Morciano di Leuca è costellato da numerosi frantoi ipogei, disseminati su tutto il suo territorio. Nel centro storico se ne trovano ben diciotto, a testimonianza dell’importanza economica che l’industria olearia aveva per il paese in passato. Alcuni di questi frantoi sarebbero molto antichi e spesso realizzati rompendo le pareti laterali dei granai di epoca messapica. Sebbene gran parte di questi granai siano stati distrutti, alcuni sono ancora intatti e conservano la loro lastra originale di chiusura. L’ipogeo probabilmente più antico utilizzato fino al 1700-1800 si trova nei pressi del Palazzo Cacciatore, tra Casa Corciulo e la Chiesa Madre e conserva nel suo interno una grossa ruota di calcare. Tra il Castello e Via Castromediano si trova un altro ipogeo di grandi dimensioni al pari di quello posto tra via Nuova e via Roma. Un altro frantoio ipogeo si trova in Via Pace e Largo S. Giovanni ed un altro ancora nei pressi dell’ingresso laterale del Palazzo Municipale e poi ancora tra il Palazzo Strafella ed il Palazzo Cacciatore.

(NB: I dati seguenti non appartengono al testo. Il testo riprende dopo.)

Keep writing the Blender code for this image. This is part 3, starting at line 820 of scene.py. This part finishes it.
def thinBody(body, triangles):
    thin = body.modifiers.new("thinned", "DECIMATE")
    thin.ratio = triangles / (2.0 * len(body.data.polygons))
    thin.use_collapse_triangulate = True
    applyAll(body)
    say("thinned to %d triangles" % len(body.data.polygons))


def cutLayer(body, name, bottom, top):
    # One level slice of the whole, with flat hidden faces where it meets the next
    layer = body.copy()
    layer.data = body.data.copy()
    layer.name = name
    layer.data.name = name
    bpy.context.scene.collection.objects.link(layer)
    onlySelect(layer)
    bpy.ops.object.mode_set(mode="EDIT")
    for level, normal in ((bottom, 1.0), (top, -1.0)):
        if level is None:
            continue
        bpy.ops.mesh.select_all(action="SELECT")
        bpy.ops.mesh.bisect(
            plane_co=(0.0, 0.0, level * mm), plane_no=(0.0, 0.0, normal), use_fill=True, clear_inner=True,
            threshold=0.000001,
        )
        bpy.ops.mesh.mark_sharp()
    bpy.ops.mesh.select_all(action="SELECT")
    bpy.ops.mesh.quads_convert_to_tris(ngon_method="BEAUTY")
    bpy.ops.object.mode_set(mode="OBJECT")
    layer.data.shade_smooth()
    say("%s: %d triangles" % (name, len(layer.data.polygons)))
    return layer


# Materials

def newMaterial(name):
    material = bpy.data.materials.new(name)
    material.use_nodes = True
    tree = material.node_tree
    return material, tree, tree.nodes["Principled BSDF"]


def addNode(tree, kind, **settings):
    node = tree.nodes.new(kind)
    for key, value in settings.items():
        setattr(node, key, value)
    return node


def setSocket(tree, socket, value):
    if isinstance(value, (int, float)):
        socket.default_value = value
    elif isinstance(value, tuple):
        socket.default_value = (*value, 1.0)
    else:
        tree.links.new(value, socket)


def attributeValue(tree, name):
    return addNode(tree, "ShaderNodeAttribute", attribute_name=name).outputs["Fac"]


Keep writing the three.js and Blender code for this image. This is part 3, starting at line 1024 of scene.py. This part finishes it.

Gran parte di questi ipogei e altri che attendono di essere portati alla luce, sono di proprietà privata. Il frantoio di proprietà comunale e con l’ingresso nei pressi di Piazza San Giovanni dovrà essere ristrutturato e quindi presto ci auguriamo potrà essere restituito alla comunità e a tutti coloro che vorranno visitarlo.